In her short story, Davis portrays the hardships of lower, working-class Americans. Hardships are clearly portrayed in Hugh's struggles working in an iron mill, the most dangerous industry even today. One of the educated-class strangers visiting the mill that night thoroughly expresses the hardships of working in the mill when he notes that the works in the mill "look like Dante's Inferno." It is these sorts of hardships that make lower-class workers like Hugh believe they are worthless human beings and drive them to acts of desperation, such as Deb's act of theft.

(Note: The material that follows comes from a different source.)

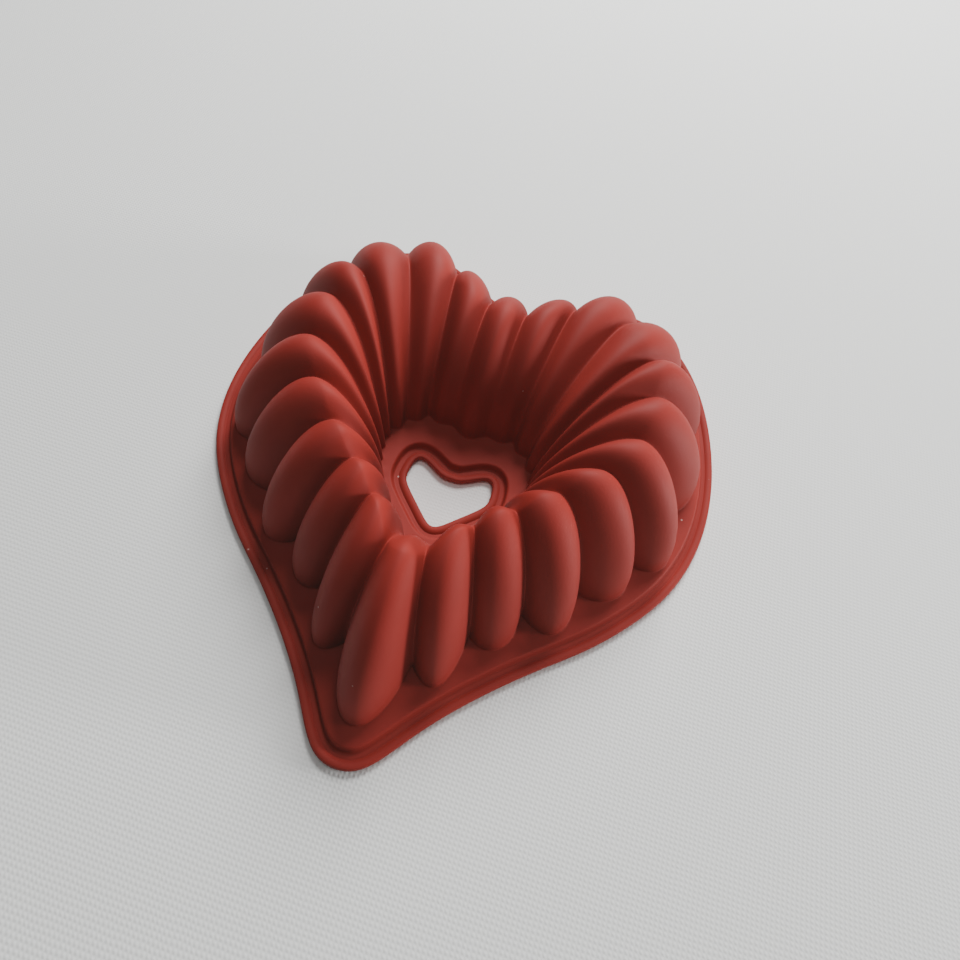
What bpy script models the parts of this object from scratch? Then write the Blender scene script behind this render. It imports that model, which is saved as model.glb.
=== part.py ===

Yet, despite observing the terrible conditions the working class are subjected to, Kirby, the son of one of the owners of the mill, says that it is not his business to care about those in need. As he phrases it, "The Lord will take care of his own; or else they can work out their own salvation"; in other words, he sees it as either God's responsibility to care for those in need or the responsibility of those in need to care for themselves. Kirby further states, "I wash my hands of all social problems,--slavery, caste, white or black."

Davis is using her character Kirby to show that it is really oppressors like Kirby who are responsible for Deb's actions and her consequences. As we see through her character Hugh, lower class citizens are trapped; they have no way of reaching the higher social positions without assistance from the higher classes, and it is the responsibility of the higher classes to give that assistance.